- _AVAILABLE DATA_

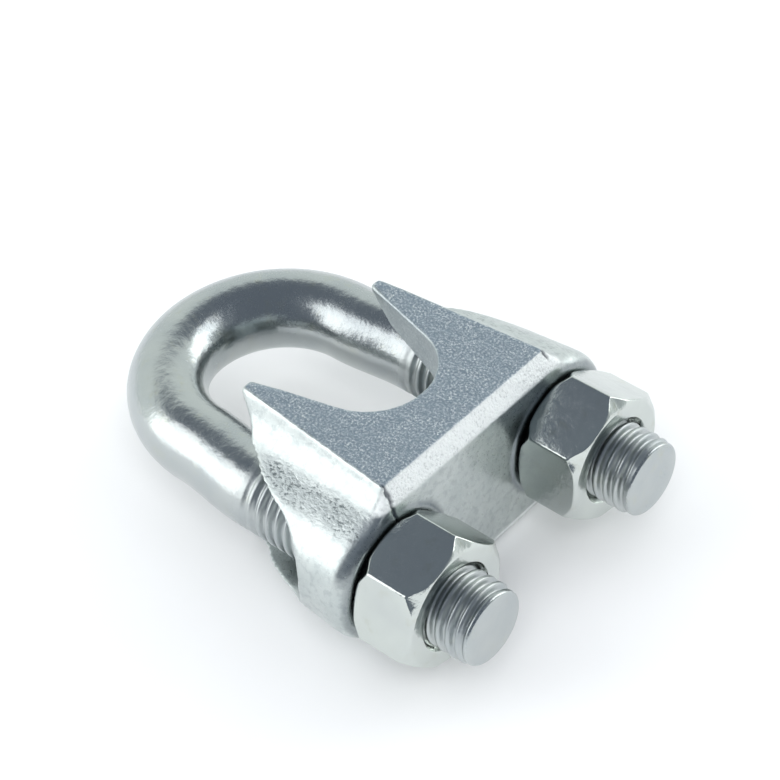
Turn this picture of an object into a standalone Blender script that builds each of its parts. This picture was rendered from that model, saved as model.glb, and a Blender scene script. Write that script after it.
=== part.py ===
"""Wire rope clip: a U-bolt, a cast saddle and two hex nuts, lying on the saddle's flat side.

+X runs along the legs towards their threaded ends, +Y across the two legs and +Z along the rope.
The origin is at the middle of the clip's footprint, on the plane that it lies on.
Lengths along X are measured from a datum 27.5 mm in from the bow's outer face.
"""
import math

import bmesh
import bpy
from mathutils import Vector

MM = 0.001

# U-bolt: a 14 mm rod bent round, threaded M14 x 2 right-handed on both legs. The bow is a little
# narrower than the leg spacing, so each leg leans outwards up to its thread.
LEG_SPACING = 41.0 * MM
ROD_RADIUS = 7.0 * MM
BOW_RADIUS = 19.1 * MM
BOW_CENTRE_X = -1.4 * MM
LEG_LENGTH = 63.0 * MM
PITCH = 2.0 * MM
THREAD_TURNS = 23
THREAD_DEPTH = 1.15 * MM
THREAD_END_RADIUS = 6.6 * MM
END_FACE_RADIUS = 6.3 * MM
END_CHAMFER = 0.5 * MM
END_COLLAR = 0.3 * MM

# Saddle: a cast block with a rope groove between two horned cheeks, and a boss round each leg.
# Each cheek leans out below the flat side, by CHEEK_LEAN for each unit of depth.
SADDLE_THICKNESS = 34.0 * MM
HORN_TIP = 8.4 * MM
HORN_TIP_HALF_WIDTH = 16.3 * MM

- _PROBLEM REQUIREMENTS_
Repeat the preceding lines exactly, please, every one of them.

- _THE SOLUTION_
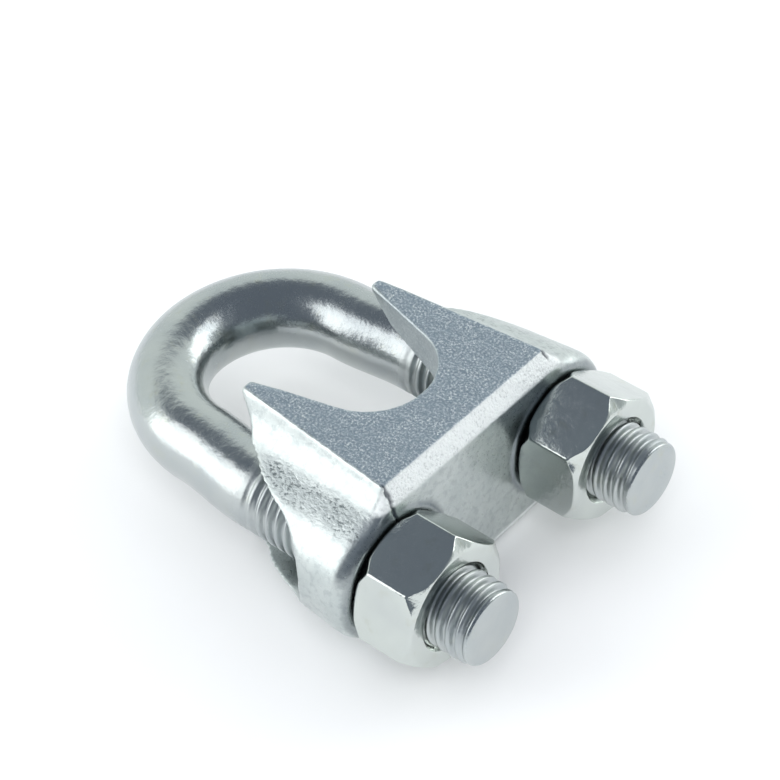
Turn this picture of an object into a standalone Blender script that builds each of its parts. This picture was rendered from that model, saved as model.glb, and a Blender scene script. Write that script after it.
=== part.py ===
"""Wire rope clip: a U-bolt, a cast saddle and two hex nuts, lying on the saddle's flat side.

+X runs along the legs towards their threaded ends, +Y across the two legs and +Z along the rope.
The origin is at the middle of the clip's footprint, on the plane that it lies on.
Lengths along X are measured from a datum 27.5 mm in from the bow's outer face.
"""
import math

import bmesh
import bpy
from mathutils import Vector

MM = 0.001

# U-bolt: a 14 mm rod bent round, threaded M14 x 2 right-handed on both legs. The bow is a little
# narrower than the leg spacing, so each leg leans outwards up to its thread.
LEG_SPACING = 41.0 * MM
ROD_RADIUS = 7.0 * MM
BOW_RADIUS = 19.1 * MM
BOW_CENTRE_X = -1.4 * MM
LEG_LENGTH = 63.0 * MM
PITCH = 2.0 * MM
THREAD_TURNS = 23
THREAD_DEPTH = 1.15 * MM
THREAD_END_RADIUS = 6.6 * MM
END_FACE_RADIUS = 6.3 * MM
END_CHAMFER = 0.5 * MM
END_COLLAR = 0.3 * MM

# Saddle: a cast block with a rope groove between two horned cheeks, and a boss round each leg.
# Each cheek leans out below the flat side, by CHEEK_LEAN for each unit of depth.
SADDLE_THICKNESS = 34.0 * MM
HORN_TIP = 8.4 * MM
HORN_TIP_HALF_WIDTH = 16.3 * MM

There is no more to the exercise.